▶ Aim of the task: Give the number of lines that contain the string "from", please, and nothing else.

▶ Source data:
------------------------------

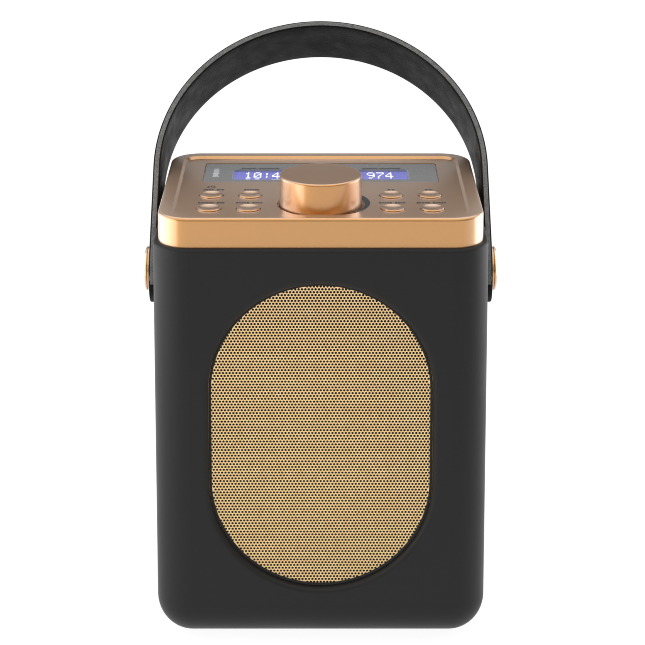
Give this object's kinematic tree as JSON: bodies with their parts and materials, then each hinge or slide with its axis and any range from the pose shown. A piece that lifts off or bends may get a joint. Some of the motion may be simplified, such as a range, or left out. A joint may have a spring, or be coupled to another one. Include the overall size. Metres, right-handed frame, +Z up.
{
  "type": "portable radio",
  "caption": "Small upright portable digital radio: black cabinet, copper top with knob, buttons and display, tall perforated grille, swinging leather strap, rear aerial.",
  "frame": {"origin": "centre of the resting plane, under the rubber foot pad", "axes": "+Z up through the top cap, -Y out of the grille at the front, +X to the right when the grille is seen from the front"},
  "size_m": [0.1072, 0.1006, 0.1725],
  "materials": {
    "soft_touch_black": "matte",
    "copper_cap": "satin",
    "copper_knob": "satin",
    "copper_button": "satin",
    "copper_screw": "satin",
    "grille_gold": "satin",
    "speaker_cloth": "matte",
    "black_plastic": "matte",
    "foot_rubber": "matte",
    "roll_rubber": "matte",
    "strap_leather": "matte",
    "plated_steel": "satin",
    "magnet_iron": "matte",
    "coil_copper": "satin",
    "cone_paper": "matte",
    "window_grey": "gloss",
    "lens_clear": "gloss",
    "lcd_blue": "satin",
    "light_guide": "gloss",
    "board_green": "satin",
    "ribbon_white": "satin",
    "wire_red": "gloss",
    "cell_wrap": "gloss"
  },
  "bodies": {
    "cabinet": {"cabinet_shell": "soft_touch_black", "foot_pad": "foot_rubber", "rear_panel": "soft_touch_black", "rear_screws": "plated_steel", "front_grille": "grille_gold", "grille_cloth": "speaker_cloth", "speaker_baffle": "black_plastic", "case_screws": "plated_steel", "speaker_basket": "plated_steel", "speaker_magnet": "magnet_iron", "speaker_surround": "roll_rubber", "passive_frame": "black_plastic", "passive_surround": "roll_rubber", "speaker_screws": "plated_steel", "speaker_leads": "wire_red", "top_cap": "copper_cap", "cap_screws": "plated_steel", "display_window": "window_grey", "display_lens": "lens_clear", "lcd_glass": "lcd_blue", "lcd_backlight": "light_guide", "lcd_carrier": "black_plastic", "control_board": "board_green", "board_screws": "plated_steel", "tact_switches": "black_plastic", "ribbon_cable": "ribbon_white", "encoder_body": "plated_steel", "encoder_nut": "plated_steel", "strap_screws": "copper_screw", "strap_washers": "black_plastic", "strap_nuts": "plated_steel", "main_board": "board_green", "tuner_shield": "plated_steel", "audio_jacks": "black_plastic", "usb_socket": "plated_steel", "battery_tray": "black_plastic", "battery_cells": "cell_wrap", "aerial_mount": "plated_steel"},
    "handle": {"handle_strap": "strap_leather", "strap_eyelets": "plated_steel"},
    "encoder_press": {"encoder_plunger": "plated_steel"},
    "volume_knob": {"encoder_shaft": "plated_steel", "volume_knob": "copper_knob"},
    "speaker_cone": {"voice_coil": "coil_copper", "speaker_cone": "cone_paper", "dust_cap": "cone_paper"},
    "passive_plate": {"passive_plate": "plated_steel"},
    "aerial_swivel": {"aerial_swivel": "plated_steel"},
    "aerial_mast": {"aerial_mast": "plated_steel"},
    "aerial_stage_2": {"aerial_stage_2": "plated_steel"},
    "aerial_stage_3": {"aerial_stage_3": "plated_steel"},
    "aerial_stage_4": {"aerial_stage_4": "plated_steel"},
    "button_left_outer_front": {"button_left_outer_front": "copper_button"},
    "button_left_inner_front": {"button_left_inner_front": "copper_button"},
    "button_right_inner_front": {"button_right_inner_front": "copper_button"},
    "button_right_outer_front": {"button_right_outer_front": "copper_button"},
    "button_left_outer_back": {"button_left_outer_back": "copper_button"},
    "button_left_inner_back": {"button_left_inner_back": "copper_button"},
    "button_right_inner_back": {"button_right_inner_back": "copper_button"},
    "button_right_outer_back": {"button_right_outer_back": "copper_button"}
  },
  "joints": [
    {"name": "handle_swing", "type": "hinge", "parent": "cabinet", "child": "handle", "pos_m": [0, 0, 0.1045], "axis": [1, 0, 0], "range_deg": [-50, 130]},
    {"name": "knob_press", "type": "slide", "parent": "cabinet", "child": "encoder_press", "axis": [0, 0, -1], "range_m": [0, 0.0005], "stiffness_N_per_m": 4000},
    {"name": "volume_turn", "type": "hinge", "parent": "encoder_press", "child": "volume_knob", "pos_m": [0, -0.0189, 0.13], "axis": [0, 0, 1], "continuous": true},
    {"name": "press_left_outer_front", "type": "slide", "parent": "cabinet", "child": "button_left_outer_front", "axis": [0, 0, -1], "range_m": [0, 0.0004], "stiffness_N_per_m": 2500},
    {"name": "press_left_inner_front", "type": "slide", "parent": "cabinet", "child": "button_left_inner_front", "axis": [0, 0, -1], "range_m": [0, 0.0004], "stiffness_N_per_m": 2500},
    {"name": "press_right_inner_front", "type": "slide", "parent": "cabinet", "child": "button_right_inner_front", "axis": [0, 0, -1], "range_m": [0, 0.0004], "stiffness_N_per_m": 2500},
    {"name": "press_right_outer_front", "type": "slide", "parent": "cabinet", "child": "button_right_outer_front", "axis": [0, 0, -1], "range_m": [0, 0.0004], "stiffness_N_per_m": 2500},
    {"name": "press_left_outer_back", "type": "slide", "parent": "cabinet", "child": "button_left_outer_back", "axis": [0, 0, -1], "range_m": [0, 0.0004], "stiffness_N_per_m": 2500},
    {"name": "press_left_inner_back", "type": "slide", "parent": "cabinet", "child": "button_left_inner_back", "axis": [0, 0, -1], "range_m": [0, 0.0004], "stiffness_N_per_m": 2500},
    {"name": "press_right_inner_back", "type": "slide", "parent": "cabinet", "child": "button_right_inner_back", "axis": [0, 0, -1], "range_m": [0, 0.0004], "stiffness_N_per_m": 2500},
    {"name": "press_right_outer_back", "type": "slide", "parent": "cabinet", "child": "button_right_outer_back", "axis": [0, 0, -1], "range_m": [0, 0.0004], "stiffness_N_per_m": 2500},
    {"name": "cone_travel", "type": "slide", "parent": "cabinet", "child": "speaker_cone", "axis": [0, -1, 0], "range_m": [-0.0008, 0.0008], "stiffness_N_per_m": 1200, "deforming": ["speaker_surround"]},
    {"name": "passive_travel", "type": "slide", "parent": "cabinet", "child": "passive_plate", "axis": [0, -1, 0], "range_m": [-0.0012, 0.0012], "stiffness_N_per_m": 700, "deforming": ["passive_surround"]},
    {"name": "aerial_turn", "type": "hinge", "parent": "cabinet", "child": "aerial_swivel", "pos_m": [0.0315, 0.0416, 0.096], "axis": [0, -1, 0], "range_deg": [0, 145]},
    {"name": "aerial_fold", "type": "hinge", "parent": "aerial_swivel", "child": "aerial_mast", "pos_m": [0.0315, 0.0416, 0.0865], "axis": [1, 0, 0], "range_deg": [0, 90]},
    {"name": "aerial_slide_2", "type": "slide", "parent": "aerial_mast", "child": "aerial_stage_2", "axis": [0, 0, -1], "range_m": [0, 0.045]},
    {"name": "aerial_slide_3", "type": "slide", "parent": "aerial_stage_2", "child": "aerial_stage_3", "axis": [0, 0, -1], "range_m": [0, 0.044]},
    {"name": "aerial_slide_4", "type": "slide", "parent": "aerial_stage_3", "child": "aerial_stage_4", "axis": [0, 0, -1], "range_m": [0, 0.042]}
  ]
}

------------------------------

▶ Solution: 2